Support brands supporting workers
Another simple way to fight back is to support ethical brands leading the charge and advocating for female fast fashion workers. When the fast fashion industry sees the consumer turning towards brands slowing fashion down and producing mindfully, they will have to realise it’s time to step up or get left behind.
Here are some of our favourite ethical brands who are spearheading the movement and leading by example in all the fantastic work that they do:
- The R Collective: The R Collective’s womenswear collections are made by reusing rescued excess materials from leading luxury brands and reputable manufacturers. It is a standout brand for labour rights even amongst ethical brands, as it ensures payment of a living wage across its entire supply chain. Scoring ‘Great’ for workers, you can be assured that supporting this brand prioritises the health, safety, and happiness of the overwhelmingly female garment workers behind the scenes.
- Armedangels: As a proud and deserving member of the Fair Wear Foundation, this German brand fights for the improvement and transparency of supply chains and the working conditions for garment workers all around the globe. It also uses eco- and people-friendly GOTS certified organic cotton in its clothes, and ensures payment of a living wage in most of its supply chain.
- Outland Denim: Outland Denim makes premium denim jeans and clothes, and offers ethical employment opportunities for women rescued from human trafficking in Cambodia. This Australian brand was founded as an avenue for the training and employment of women who have experienced sex trafficking.
- Seek Collective: Seek Collective is a US brand of thoughtfully made items with a dedication to transparency, authenticity, craft, and sustainability. Seek is focused on establishing connections between art, product, consumers, process, and makers. Its items are made in India through partnerships with like-minded communities and people, and it ensures payment of a living wage in some of its supply chain.
- Dorsu: Dorsu creates everyday basics and key signature favourites that form the core of any more conscious wardrobe. The brand helps reduce waste in Cambodia by creating clothing from fabric remnants discarded by local garment factories. Its staff are paid a living wage, employed under permanent contracts, and work realistic hours with decent breaks. It also provides its staff with several benefits, including performance-based bonuses, higher rates during overtime, insurance for workplace accidents, and paid leave for sickness, family needs, and holidays.
- Raven + Lily: Raven + Lily, a Texas-based brand, is on a mission to alleviate poverty amongst women by giving them access to a sustainable income. To do this, it works closely with local artisan groups of at-risk women based in countries such as the US, Pakistan, Haiti, Malaysia, and Guatemala. A certified B Corporation, shopping more ethically with Raven + Lily means you’re helping to empower over 1,500 female artisans.
- Mayaniko: Lovingly crafted in Malawi, Mayamiko takes more responsible production to the next level with its unique and beautiful fair trade fashion and accessories. With a stunning mix of modern and traditional textiles and cuts from Africa, Asia, and Italy, this 100% PETA-certified vegan brand should be high on your list for colourful clothes.
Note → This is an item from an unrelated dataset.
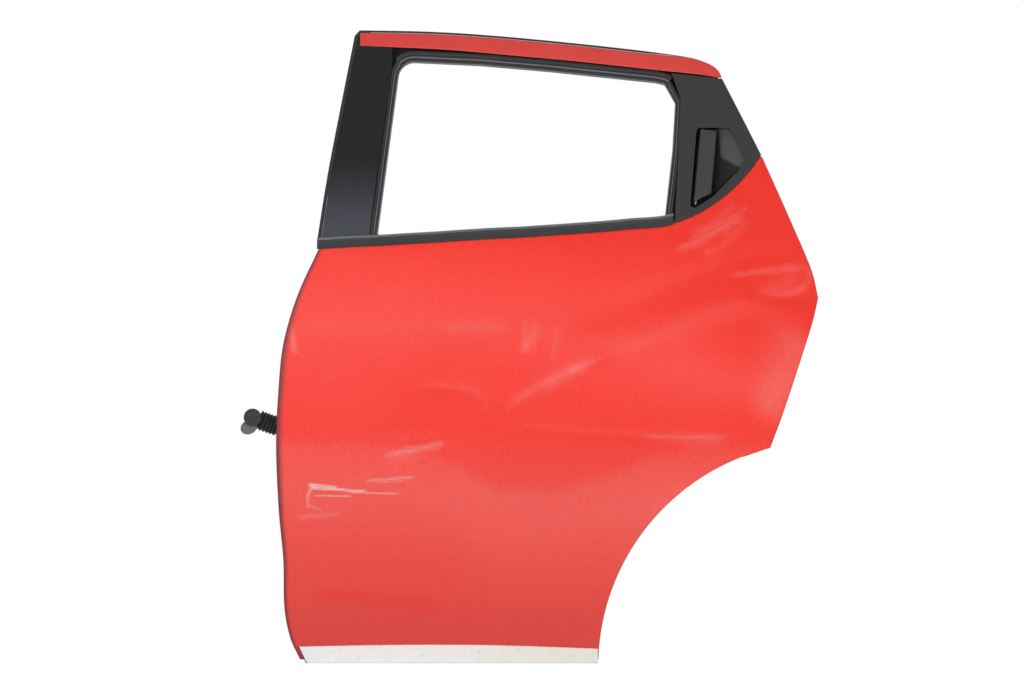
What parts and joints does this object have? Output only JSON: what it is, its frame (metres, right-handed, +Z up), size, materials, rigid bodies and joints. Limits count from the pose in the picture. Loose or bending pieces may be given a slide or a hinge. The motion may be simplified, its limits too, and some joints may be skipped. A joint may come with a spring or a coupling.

A leading advocate for better labour rights, the brand has also created the Mayamiko Trust, a charity working in the community to train and empower disadvantaged women. It ensures payment of a living wage in the final stage of production.
- MUD Jeans: A more ethical brand whose Code of Conduct covers all of the ILO Four Fundamental Freedoms. Additionally, it monitors its whole supply chain’s health and safety issues with a third-party audit, traces its entire supply chain, and pays a living wage in some of its supply chain.